Bank balances reflected this
startlingly. On February 26, 1891, loans and discounts and over-drafts
amounted to $1,927,654,559.80. On May 4, 1891, loans and discounts and
over-drafts amounted to $1,969,-$46,379.67. On the former date capital,
deposits, surplus, and undivided profits amounted to $2,462,456,677.92,
and on the latter date to $2,567,288,143.45.
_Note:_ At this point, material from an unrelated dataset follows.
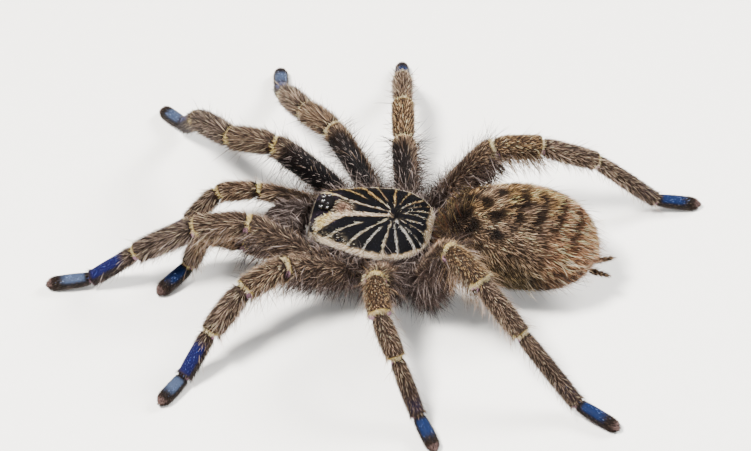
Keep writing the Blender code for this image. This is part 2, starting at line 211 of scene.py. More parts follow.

On July 9, 1891, discounts, loans, and over-drafts amounted to
$1,963,704,948.07, and capital, deposits, surplus, and undivided profits
to $2,522,609,679.78.
Confidence is restored and prices have advanced, and should advance
still further. There seem to be only three things that could check the
advancing market, and of those the two chief ones seem pretty surely
relegated to a fairly distant future. These latter two are, in the order
of importance: (1) a free silver law, _i.e._, a law making, say, 67
cents' worth of silver pass for an equivalent of a 100-cent dollar; and
(2) a very radical and abrupt change in our tariff law. The remaining
and very minor influence is the breaking out of a general European war,
which would at first induce a selling of our securities, and so lower
prices, but which finally and shortly would benefit us by a subsequent
returning flood of money exchanged for our various bread-stuffs, and
supplies, and even securities of different sorts.